Thursday, September 3, 2009

A nasty split

Boston, with autumn in the air.

There is something so remarkably humbling about athletic endeavors, and sports specifically, that I sometimes wonder why they have such an inexorable pull on me. Like the mountain biker who starts feeling cocky, riding the flow train, before getting jettisoned over the handlebars when his front wheel augers into a divot in the trail (yes, that would be me). Or the golfer who, coasting along in a brilliant round shooting several strokes under par, suddenly sends a ball careening deep into the woods, or the drink (that's definitely NOT me, as I've never shot a "brilliant" round in my life!). Or the basketball player who, after a night when every shot hit nothing but net, can't throw the rock in the ocean. No doubt Sisyphus, the Greek god damned to roll a giant rock up a hill for all eternity, would be a sports nut.

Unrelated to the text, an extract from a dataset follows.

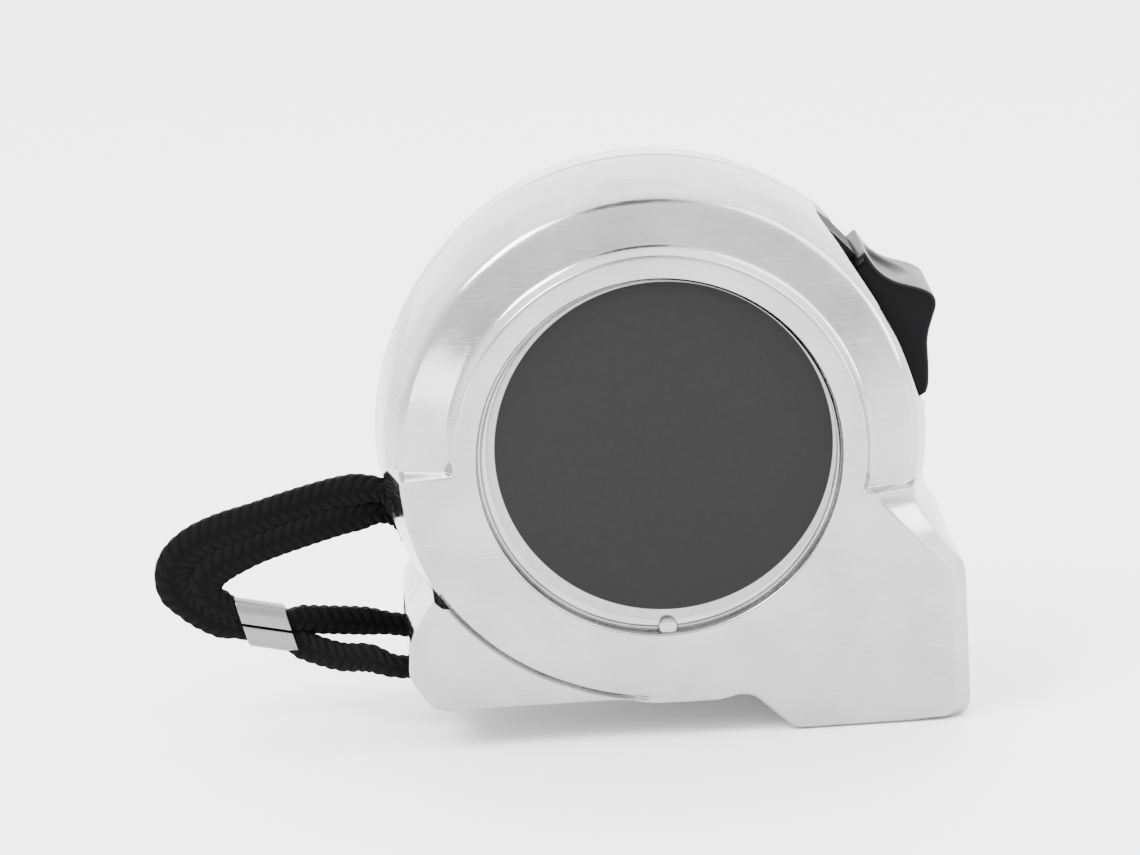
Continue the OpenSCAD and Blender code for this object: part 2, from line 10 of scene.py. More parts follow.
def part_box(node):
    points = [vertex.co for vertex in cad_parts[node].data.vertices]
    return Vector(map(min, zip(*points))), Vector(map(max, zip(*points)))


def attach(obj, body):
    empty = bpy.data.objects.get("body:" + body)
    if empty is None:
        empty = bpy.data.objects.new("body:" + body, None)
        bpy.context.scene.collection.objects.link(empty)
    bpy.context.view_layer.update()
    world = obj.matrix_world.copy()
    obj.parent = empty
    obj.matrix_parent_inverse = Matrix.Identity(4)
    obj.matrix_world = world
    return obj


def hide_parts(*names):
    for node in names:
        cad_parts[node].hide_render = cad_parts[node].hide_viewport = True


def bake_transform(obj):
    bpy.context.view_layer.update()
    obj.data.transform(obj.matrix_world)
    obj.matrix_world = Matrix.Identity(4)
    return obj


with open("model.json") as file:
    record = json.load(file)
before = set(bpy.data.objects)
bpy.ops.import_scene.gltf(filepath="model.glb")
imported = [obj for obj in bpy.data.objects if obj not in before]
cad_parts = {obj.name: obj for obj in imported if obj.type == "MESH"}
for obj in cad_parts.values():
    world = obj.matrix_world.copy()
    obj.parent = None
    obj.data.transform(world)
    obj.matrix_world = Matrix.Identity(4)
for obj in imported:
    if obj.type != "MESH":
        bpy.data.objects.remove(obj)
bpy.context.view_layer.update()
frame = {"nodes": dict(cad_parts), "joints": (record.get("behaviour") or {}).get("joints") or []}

# ------------------------------------------------------------------ places and sizes, from the frame
# Everything below is in mm from the spindle, where x is to the nose, y to the rear and z up.
MM = 0.001
AXIS = Vector(next(j for j in frame["joints"] if j["name"] == "reel_spin")["pos_m"])


def place(x, y, z):
    """A point given in mm from the middle of the spindle, in metres in the row frame."""
    return AXIS + Vector((x, y, z)) * MM


def low(node):
    """A CAD node's lowest corner, in mm from the spindle."""
    return (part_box(node)[0] - AXIS) / MM


def high(node):
    """A CAD node's highest corner, in mm from the spindle."""
    return (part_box(node)[1] - AXIS) / MM


# The case's outside
DRUM_R = -low("front_shell").x
DEPTH = -low("front_shell").y
NOSE_X = high("front_shell").x
NOSE_Z = -low("front_shell").z
SOLE_Z = NOSE_Z - 5.2           # the foot's sole, above the nose's
BELLY_Z = SOLE_Z + 0.9          # the drum's level underside between the two
RIM_R = DRUM_R - 2.55
RIM_DEPTH = 12.89               # how far the rounded rim is from the parting face
FOOT_DEPTH = 15.9               # and the foot's face, which is set back from the drum's
PARTING = 0.07                  # half the seam between the two shells
SEAM_LIP = 0.24                 # where each shell's wall turns into the seam

# The label's recess, its key and the ring round it
LABEL_SEAT = -high("front_label").y
RECESS_R = high("front_label").x + 0.9
RING_R = RECESS_R + 3.08
KEY_R = 1.2
KEY_Z = -RECESS_R + 0.7
NOTCH_R = KEY_R + 0.3
PRINT_R = 21.0
LABEL_SHIFT = Vector((0.3, 0, 0.55))          # how far the front label sits off the spindle
PRINT_SHIFT = Vector((0.6, 0, 1.15))          # and its dark print

# The hollow inside, the blade's way out and the strap
BAY_R = high("reel").x + 4.1
BAY_HALF = high("strap_pin").y
BLADE_HALF = high("tape_blade").y
MOUTH_HALF = BLADE_HALF + 0.8
MOUTH_TOP = high("mouth_bumper").z - 2.4
FLOOR_Z = low("mouth_plate").z
PIN = (low("strap_pin") + high("strap_pin")) / 2
CORD_W = 3.0
CORD_T = 1.9
BRAID_W = 3.8                   # width of a free cord's braid on the loop's lower side

# ------------------------------------------------------------------ camera
# A long lens from the front, a little above and to the left
camera_data = bpy.data.cameras.new("camera")
camera_data.sensor_width = 36
camera_data.lens = 179.88
camera = bpy.data.objects.new("camera", camera_data)
bpy.context.scene.collection.objects.link(camera)
bpy.context.scene.camera = camera
AZIMUTH, ELEVATION, ROLL = (math.radians(a) for a in (-2.372, 15.071, -3.093))
camera.location = place(-38.946, -693.371, 187.087)
camera.matrix_world = Matrix.Translation(camera.location) @ (
    Matrix.Rotation(AZIMUTH, 4, "Z")
    @ Matrix.Rotation(math.pi / 2 - ELEVATION, 4, "X")
    @ Matrix.Rotation(ROLL, 4, "Z")
)
camera_data.clip_start = 0.02
camera_data.clip_end = 50


# ------------------------------------------------------------------ material helpers
def add(tree, kind, settings=None, **inputs):
    """Adds a node. An input is named, or numbered as i0, and takes a value or another node's output."""
    node = tree.nodes.new(kind)
    for key, value in (settings or {}).items():
        setattr(node, key, value)
    for key, value in inputs.items():
        by_index = key[0] == "i" and key[1:].isdigit()
        socket = node.inputs[int(key[1:]) if by_index else key.replace("_", " ")]
        if isinstance(value, bpy.types.NodeSocket):
            tree.links.new(value, socket)
        else:
            socket.default_value = value
    return node


def new_material(name, colour, metallic=0.0, roughness=0.5, **more):
    """A material with its shader, and the tree and object coordinates that its detail is built from."""
    made = bpy.data.materials.new(name)
    made.use_nodes = True
    tree = made.node_tree
    tree.nodes.clear()
    shader = add(tree, "ShaderNodeBsdfPrincipled", Metallic=metallic, Roughness=roughness, **more)
    shader.inputs["Base Color"].default_value = (*colour, 1)
    out = add(tree, "ShaderNodeOutputMaterial")
    tree.links.new(shader.outputs[0], out.inputs[0])
    where = add(tree, "ShaderNodeTexCoord").outputs["Object"]
    return made, tree, shader, where


def noise(tree, where, scale, detail=2.0, stretch=(1, 1, 1), turn=(0, 0, 0)):
    """Noise from 0 to 1, with scale in cells per metre, stretched along its own axes."""
    cells = [scale * s for s in stretch]
    mapped = add(tree, "ShaderNodeMapping", Vector=where, Rotation=turn, Scale=cells)
    made = add(tree, "ShaderNodeTexNoise", Vector=mapped.outputs[0], Scale=1.0, Detail=detail)
    return made.outputs[0]


def remap(tree, value, from_low, from_high, to_low, to_high):
    """Carries one range of values to another, and holds it at the ends."""
    made = add(tree, "ShaderNodeMapRange", i0=value, i1=from_low, i2=from_high, i3=to_low, i4=to_high)
    return made.outputs[0]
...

Last night was another example, with an "old age" twist. I was in goal, playing with my Monday-Wednesday hockey crew that routinely takes to the ice at the Pingree School. In the past few months, I felt my "game" coming back together, following a long litany of injuries over the past two years. Not that I was always stopping the puck, mind you. But my body was feeling better and better, moving more comfortably. I was tracking the puck, getting into better position, feeling more balanced in my stance, lining up on my angles. I just "felt" right, even if the puck was still getting behind me more often then I'd like.

Finally, last night it all seemed to come together. After giving up an early tally, which was more of a fluke after the forward mishit the puck, I started stopping almost everything that came my way. My feet were underneath me, I was reading the play and moving well to the puck. I wasn't just in the game, I was on top of it (which, believe me, doesn't happen all that often these days!). It's even better when your teammates notice, and start commenting on how well you're playing. That ratchets up the confidence level, and my game almost always follows suit.

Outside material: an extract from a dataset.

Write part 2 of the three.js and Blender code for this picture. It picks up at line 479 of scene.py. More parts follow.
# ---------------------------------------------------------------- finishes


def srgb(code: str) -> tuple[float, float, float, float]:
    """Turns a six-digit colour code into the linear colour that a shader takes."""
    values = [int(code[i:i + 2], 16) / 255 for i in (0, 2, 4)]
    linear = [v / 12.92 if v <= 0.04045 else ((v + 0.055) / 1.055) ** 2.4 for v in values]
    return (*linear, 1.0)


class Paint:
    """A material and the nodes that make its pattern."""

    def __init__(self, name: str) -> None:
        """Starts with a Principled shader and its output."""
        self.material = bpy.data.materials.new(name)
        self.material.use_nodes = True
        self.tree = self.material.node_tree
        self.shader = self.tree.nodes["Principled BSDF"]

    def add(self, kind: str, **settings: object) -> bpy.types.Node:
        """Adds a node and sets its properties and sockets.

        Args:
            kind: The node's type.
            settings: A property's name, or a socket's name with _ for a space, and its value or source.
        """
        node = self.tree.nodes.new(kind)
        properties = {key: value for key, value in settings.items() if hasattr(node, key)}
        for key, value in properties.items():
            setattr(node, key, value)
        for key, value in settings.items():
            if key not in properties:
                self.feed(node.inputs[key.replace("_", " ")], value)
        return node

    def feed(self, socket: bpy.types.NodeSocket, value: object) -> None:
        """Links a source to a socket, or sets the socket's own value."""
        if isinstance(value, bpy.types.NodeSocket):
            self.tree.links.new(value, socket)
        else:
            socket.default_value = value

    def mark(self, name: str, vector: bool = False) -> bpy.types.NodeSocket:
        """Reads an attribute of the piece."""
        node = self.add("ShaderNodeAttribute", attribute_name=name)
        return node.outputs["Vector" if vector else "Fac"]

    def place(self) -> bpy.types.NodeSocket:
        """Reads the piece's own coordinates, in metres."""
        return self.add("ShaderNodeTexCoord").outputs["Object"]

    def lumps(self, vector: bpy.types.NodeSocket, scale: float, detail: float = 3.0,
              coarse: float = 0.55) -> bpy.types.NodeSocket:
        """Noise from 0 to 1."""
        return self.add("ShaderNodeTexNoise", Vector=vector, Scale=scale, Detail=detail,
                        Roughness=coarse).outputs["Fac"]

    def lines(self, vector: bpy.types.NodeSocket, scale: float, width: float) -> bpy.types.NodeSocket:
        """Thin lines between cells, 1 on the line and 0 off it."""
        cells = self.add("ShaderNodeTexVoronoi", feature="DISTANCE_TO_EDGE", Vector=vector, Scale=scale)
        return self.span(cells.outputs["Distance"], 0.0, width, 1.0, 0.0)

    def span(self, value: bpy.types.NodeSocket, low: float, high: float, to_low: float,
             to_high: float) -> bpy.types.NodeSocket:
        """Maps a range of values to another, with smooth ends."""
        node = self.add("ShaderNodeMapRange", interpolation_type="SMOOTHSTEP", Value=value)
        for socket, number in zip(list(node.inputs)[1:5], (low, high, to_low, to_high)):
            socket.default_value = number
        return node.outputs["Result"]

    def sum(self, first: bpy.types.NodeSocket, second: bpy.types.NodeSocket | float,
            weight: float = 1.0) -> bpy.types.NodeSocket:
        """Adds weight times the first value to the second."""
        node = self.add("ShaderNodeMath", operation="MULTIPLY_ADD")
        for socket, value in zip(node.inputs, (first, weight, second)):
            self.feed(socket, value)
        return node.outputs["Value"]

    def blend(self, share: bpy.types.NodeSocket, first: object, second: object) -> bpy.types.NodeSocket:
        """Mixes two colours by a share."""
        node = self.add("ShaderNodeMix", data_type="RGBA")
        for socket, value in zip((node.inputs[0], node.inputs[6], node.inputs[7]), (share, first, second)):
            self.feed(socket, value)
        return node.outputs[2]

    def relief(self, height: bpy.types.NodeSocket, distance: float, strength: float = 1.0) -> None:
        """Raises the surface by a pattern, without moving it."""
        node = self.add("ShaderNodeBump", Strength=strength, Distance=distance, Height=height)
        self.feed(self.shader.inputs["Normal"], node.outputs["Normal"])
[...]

And then, an hour into the skate, it all came apart with one mad scramble in front of the net. More specifically, my right groin came apart. I knew immediately that I had hurt it bad (35 years experience gives you a pretty good read on your body). I tried stretching it out, but that only hurt more. I tried soldiering on, because there's nothing worse for a hockey game than playing without a goalie. But my right leg started feeling like a useless appendage, dragging behind me whenever I moved. Once I dropped into the butterfly - on my knees - I had as much mobility as a beached whale. Twice I tried to recover using my right leg, and twice I yelped like a beaten dog. The skate couldn't end fast enough. Finally, my good buddy Paul Erhard, who was playing for the "other guys" on this night, slipped two quick wrist shots past my right leg. After the second, I had to call it quits, knowing I was risking severe damage if I kept playing. And, as the old adage goes, we all "have to go to work in the morning."

So I slumped onto the bench in the locker room. The guys had no idea how bad I was hurt, and I suppose that's a point of pride ... There's no crying in hockey. We may complain ad nauseum, but when you're hurt, you're expected to suck it up. It's one of the game's many unwritten rules that I admire. But I knew full well that I'd have to take at least two weeks off. That might be a tad over-optimistic, but my leagues start in mid-September, and I hope to be ready. I already have a somewhat checkered medical history (though hardly shocking for any Over-50 hockey player), and don't want to give the naysayers any more ammunition. I nursed a beer while I got changed, and then headed straight home for an ice pack. Of course, few things look more ridiculous than a middle-age athlete in his favorite leather recliner, sporting a bag of ice on his groin. But Lauri, my bride, knows her husband well enough not to make any off-color jokes. She know when I'm hurt, and she knows how much I hate it. And she understands how frustrated I get when my body doesn't cooperate with all my unrealistic demands. Plus, she didn't want to add insult to injury. She knew I felt partly responsible, since I don't work enough on my flexibility, which is akin to asking for an injury.

Thirty minutes later, after the groin - and all its neighboring body parts - were sufficiently chilled, I pried myself out of the recliner, popped an Ibuprofen, and shuffled off to bed. The groin will heal, eventually. But not nearly quick enough for my liking.